Given instruction — Please print the full listing exactly.

Data —
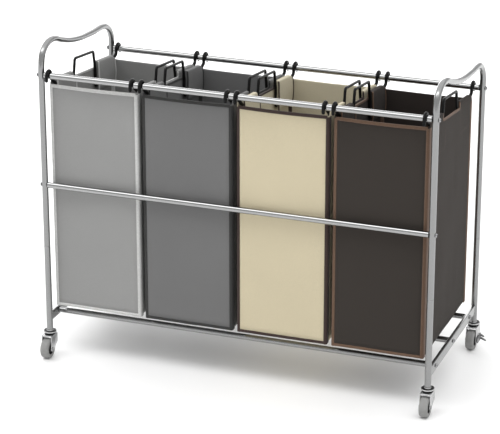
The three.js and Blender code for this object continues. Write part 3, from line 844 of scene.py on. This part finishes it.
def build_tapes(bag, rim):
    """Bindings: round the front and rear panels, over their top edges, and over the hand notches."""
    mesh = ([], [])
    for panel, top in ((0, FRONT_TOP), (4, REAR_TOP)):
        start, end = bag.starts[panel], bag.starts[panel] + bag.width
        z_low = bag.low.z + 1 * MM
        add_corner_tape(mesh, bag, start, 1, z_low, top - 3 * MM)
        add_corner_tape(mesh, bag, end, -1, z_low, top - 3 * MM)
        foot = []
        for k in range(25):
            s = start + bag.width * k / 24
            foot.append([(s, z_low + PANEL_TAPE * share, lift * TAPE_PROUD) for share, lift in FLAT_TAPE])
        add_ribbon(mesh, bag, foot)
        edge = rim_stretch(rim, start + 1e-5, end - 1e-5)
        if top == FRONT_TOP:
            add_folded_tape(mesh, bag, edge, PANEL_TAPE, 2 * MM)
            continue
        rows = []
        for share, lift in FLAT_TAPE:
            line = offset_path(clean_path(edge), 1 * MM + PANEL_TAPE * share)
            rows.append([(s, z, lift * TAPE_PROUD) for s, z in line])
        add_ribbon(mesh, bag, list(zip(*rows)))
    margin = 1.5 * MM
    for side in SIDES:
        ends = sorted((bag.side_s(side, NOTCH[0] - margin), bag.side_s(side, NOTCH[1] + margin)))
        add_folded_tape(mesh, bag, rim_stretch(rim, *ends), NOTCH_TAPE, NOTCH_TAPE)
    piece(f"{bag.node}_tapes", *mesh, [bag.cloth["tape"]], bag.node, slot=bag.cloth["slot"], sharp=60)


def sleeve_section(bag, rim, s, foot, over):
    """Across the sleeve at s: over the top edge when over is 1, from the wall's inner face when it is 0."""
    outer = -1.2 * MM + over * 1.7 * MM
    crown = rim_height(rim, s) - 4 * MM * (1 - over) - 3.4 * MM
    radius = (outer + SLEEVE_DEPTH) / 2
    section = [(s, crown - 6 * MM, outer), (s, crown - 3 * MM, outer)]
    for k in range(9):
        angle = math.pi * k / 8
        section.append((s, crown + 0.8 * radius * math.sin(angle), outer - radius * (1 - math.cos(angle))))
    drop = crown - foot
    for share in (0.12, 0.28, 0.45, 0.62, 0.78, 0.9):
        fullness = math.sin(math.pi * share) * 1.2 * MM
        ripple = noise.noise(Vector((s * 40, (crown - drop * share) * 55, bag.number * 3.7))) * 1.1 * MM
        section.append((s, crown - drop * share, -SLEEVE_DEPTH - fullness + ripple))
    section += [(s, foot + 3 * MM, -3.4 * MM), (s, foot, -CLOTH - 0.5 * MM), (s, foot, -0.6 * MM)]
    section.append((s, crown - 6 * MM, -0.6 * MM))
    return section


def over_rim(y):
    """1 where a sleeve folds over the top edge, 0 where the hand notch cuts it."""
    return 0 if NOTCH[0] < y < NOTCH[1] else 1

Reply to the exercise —
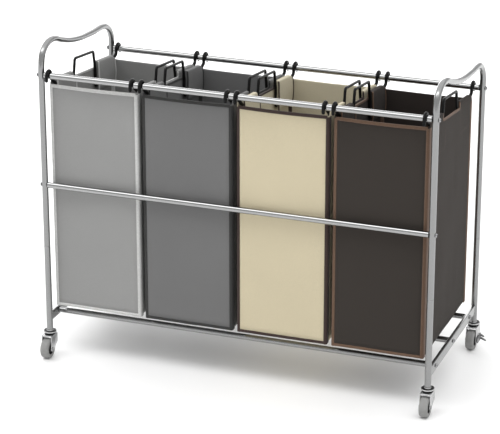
The three.js and Blender code for this object continues. Write part 3, from line 844 of scene.py on. This part finishes it.
def build_tapes(bag, rim):
    """Bindings: round the front and rear panels, over their top edges, and over the hand notches."""
    mesh = ([], [])
    for panel, top in ((0, FRONT_TOP), (4, REAR_TOP)):
        start, end = bag.starts[panel], bag.starts[panel] + bag.width
        z_low = bag.low.z + 1 * MM
        add_corner_tape(mesh, bag, start, 1, z_low, top - 3 * MM)
        add_corner_tape(mesh, bag, end, -1, z_low, top - 3 * MM)
        foot = []
        for k in range(25):
            s = start + bag.width * k / 24
            foot.append([(s, z_low + PANEL_TAPE * share, lift * TAPE_PROUD) for share, lift in FLAT_TAPE])
        add_ribbon(mesh, bag, foot)
        edge = rim_stretch(rim, start + 1e-5, end - 1e-5)
        if top == FRONT_TOP:
            add_folded_tape(mesh, bag, edge, PANEL_TAPE, 2 * MM)
            continue
        rows = []
        for share, lift in FLAT_TAPE:
            line = offset_path(clean_path(edge), 1 * MM + PANEL_TAPE * share)
            rows.append([(s, z, lift * TAPE_PROUD) for s, z in line])
        add_ribbon(mesh, bag, list(zip(*rows)))
    margin = 1.5 * MM
    for side in SIDES:
        ends = sorted((bag.side_s(side, NOTCH[0] - margin), bag.side_s(side, NOTCH[1] + margin)))
        add_folded_tape(mesh, bag, rim_stretch(rim, *ends), NOTCH_TAPE, NOTCH_TAPE)
    piece(f"{bag.node}_tapes", *mesh, [bag.cloth["tape"]], bag.node, slot=bag.cloth["slot"], sharp=60)


def sleeve_section(bag, rim, s, foot, over):
    """Across the sleeve at s: over the top edge when over is 1, from the wall's inner face when it is 0."""
    outer = -1.2 * MM + over * 1.7 * MM
    crown = rim_height(rim, s) - 4 * MM * (1 - over) - 3.4 * MM
    radius = (outer + SLEEVE_DEPTH) / 2
    section = [(s, crown - 6 * MM, outer), (s, crown - 3 * MM, outer)]
    for k in range(9):
        angle = math.pi * k / 8
        section.append((s, crown + 0.8 * radius * math.sin(angle), outer - radius * (1 - math.cos(angle))))
    drop = crown - foot
    for share in (0.12, 0.28, 0.45, 0.62, 0.78, 0.9):
        fullness = math.sin(math.pi * share) * 1.2 * MM
        ripple = noise.noise(Vector((s * 40, (crown - drop * share) * 55, bag.number * 3.7))) * 1.1 * MM
        section.append((s, crown - drop * share, -SLEEVE_DEPTH - fullness + ripple))
    section += [(s, foot + 3 * MM, -3.4 * MM), (s, foot, -CLOTH - 0.5 * MM), (s, foot, -0.6 * MM)]
    section.append((s, crown - 6 * MM, -0.6 * MM))
    return section


def over_rim(y):
    """1 where a sleeve folds over the top edge, 0 where the hand notch cuts it."""
    return 0 if NOTCH[0] < y < NOTCH[1] else 1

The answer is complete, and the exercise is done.